━━━━━ ITEMS

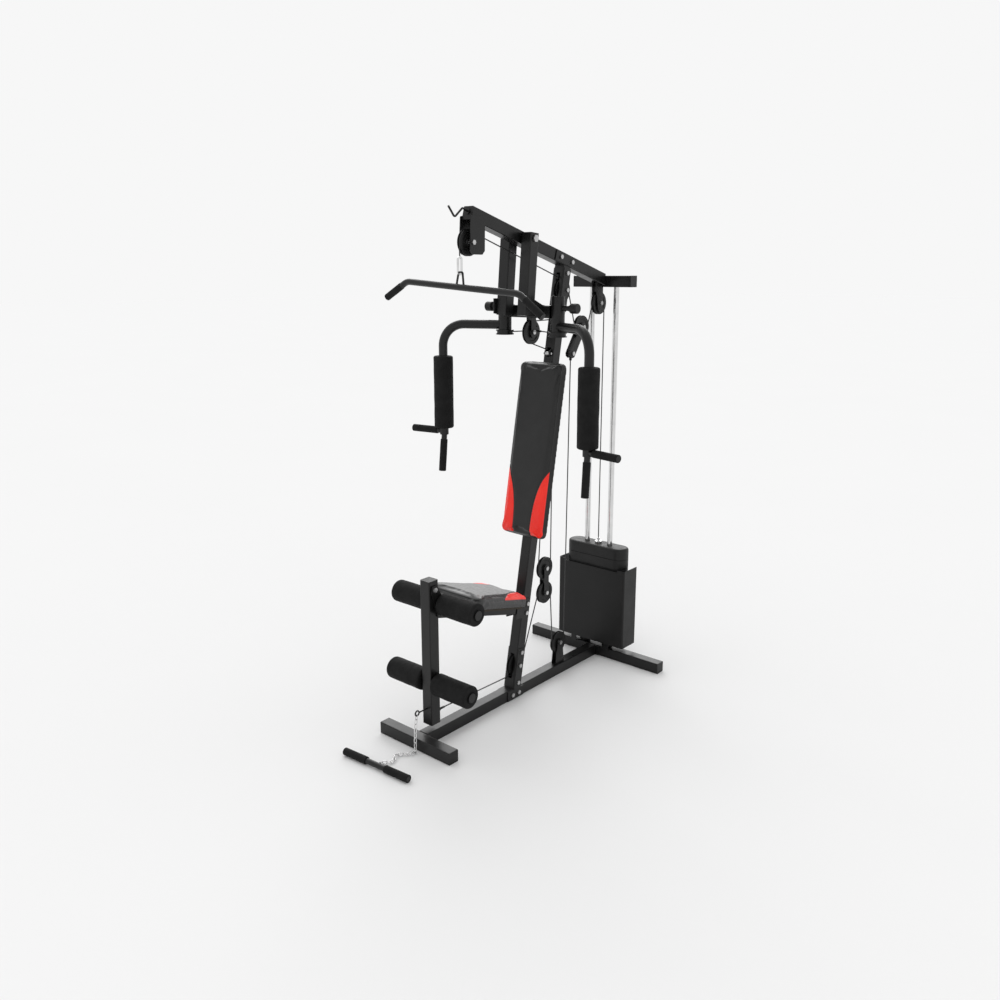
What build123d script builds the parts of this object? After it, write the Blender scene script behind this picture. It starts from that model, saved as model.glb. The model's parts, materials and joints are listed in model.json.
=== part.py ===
from build123d import *
import math
import os

# Multi station home gym, in millimetres.
# X runs across the machine (+X is the sitter's left), -Y is the front, +Z is up.
# The origin is on the floor, under the base rail, midway between the two stabilisers.

# ---- Driving dimensions ----
TUBE = 50.0                  # square frame tube
WALL = 2.0
HALF = TUBE / 2
PLATE = 4.0                  # bracket plate thickness

STABILISER_Y = 604.0         # front and rear stabiliser, each side of the origin
FRONT_STABILISER_LENGTH = 387.5
REAR_STABILISER_LENGTH = 749.0
CAP = 3.0                    # thickness of an end cap's visible flange

UPRIGHT_FOOT = (-27.0, 50.0)     # (y, z) of the upright's centre line at the rail
UPRIGHT_HEAD = (298.0, 1840.0)
BOOM_FRONT_TOP = (-281.0, 2069.0)  # (y, z) of the boom's upper front corner
BOOM_REAR_TOP = (549.0, 1837.0)

CROSSBAR_Y = 616.0
CROSSBAR_TOP = 1817.0
CROSSBAR_LENGTH = 311.0
ROD_X = 65.0                 # guide rods, each side of the middle
ROD_Y = 617.0
ROD_R = 12.5

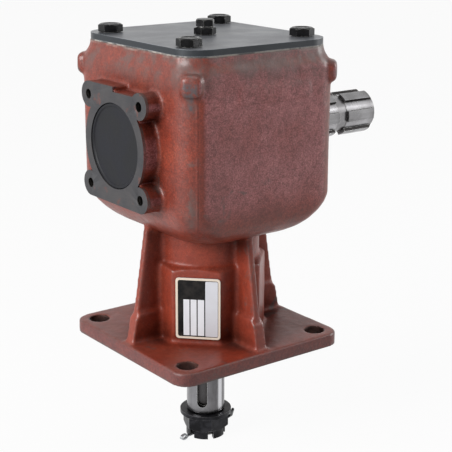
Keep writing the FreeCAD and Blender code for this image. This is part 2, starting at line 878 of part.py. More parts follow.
def gear_teeth(teeth, cone, near, far, first_turn):
    """Ring of straight bevel teeth, apex at the origin, axis +Z, cut between two level planes."""
    pitch_r = teeth * gear_module / 2
    heel_r = pitch_r / cos(cone)
    heel_z = pitch_r / tan(cone)
    half = tooth_points(teeth, cone, 4)
    outline = []
    for tooth in range(teeth):
        middle = first_turn + 2 * pi * tooth / teeth
        sides = [(r, -a) for r, a in half] + [(r, a) for r, a in reversed(half)]
        for r, developed in sides:
            turn = middle + developed / cos(cone)
            level = heel_z - (r - heel_r) * sin(cone)
            spread = r * cos(cone) / level
            outline.append((spread * cos(turn), spread * sin(turn)))
    wires = []
    for z in (near, far):
        wires.append(polygon([Vec(x * z, y * z, z) for x, y in outline]))
    return Part.makeLoft(wires, True, True)


def back_cone_point(teeth, cone, height, scale):
    """(radius, level) at a height above the pitch cone, on the back cone shrunk towards the apex."""
    pitch_r = teeth * gear_module / 2
    heel_z = pitch_r / tan(cone)
    return ((pitch_r + height * cos(cone)) * scale, (heel_z - height * sin(cone)) * scale)


def bevel_gear(teeth, cone, hub_r, bore_r, back, first_turn):
    """Straight bevel gear with its apex at the origin and its back face at z = back."""
    tip = (addendum_factor + 0.3) * gear_module
    root = (dedendum_factor - 0.02) * gear_module
    heel_z = teeth * gear_module / 2 / tan(cone)
    toe_under = back_cone_point(teeth, cone, -rim_depth, toe_share)
    heel_under = back_cone_point(teeth, cone, -rim_depth, 1)
    hub_z = max(heel_under[1], back - 6)
    behind = [heel_under, (hub_r, hub_z), (hub_r, back), (bore_r, back), (bore_r, toe_under[1])]
    crest = [back_cone_point(teeth, cone, tip, toe_share), back_cone_point(teeth, cone, tip, 1)]
    floor = [back_cone_point(teeth, cone, -root, toe_share), back_cone_point(teeth, cone, -root, 1)]
    blank = spun(crest + behind + [toe_under])
    core = spun(floor + behind + [toe_under])
    teeth_ring = gear_teeth(teeth, cone, toe_share * heel_z * 0.7, heel_z * 1.3, first_turn)
    return blank.common(teeth_ring).fuse(core).removeSplitter()


def crown_gear():
    gear = bevel_gear(crown_teeth, crown_cone, crown_hub_d / 2, crown_seat_d / 2, crown_back_x, pi)
    return on_input_axis(gear.cut(crown_key_block(key_clearance)), 0)


def pinion_gear():
    back = input_axis_z - pinion_back_z
    gear = bevel_gear(pinion_teeth, pinion_cone, pinion_hub_d / 2, pinion_seat_d / 2, back, 0)
    gear.rotate(Vec(0, 0, 0), Vec(1, 0, 0), 180)
    return moved(gear, 0, 0, input_axis_z).cut(pinion_key_block(key_clearance))


def crown_spacer():
    """Ring between the crown gear and the drive-side bearing."""
    length = drive_bearing_x - crown_back_x
    inner = input_shaft_d / 2 + shaft_clearance
    return on_input_axis(ring(crown_seat_d / 2 + 2, inner, 0, length), crown_back_x)


# Shafts and keys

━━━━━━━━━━

WHAT TO DO: Exactly as they stand, set down the lines from the top of the data through the line with "cap's visible flange".

RESPONSE:
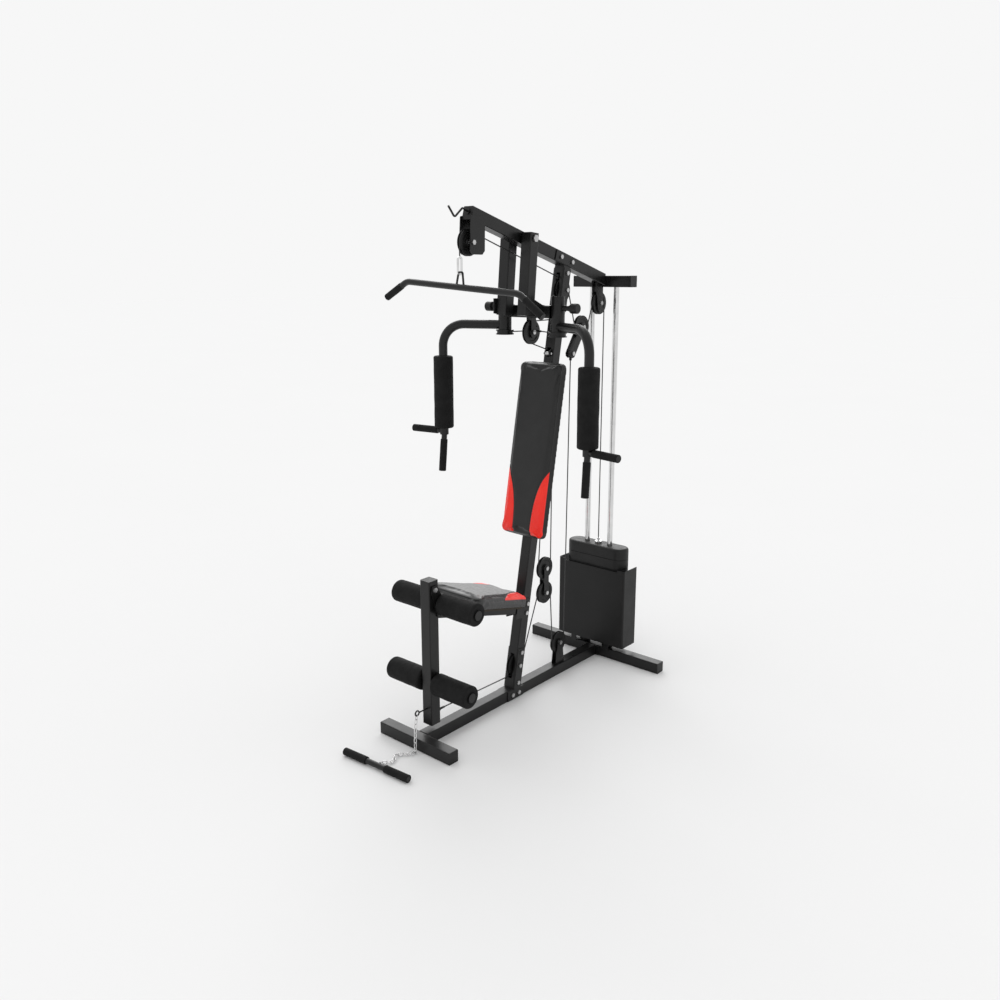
What build123d script builds the parts of this object? After it, write the Blender scene script behind this picture. It starts from that model, saved as model.glb. The model's parts, materials and joints are listed in model.json.
=== part.py ===
from build123d import *
import math
import os

# Multi station home gym, in millimetres.
# X runs across the machine (+X is the sitter's left), -Y is the front, +Z is up.
# The origin is on the floor, under the base rail, midway between the two stabilisers.

# ---- Driving dimensions ----
TUBE = 50.0                  # square frame tube
WALL = 2.0
HALF = TUBE / 2
PLATE = 4.0                  # bracket plate thickness

STABILISER_Y = 604.0         # front and rear stabiliser, each side of the origin
FRONT_STABILISER_LENGTH = 387.5
REAR_STABILISER_LENGTH = 749.0
CAP = 3.0                    # thickness of an end cap's visible flange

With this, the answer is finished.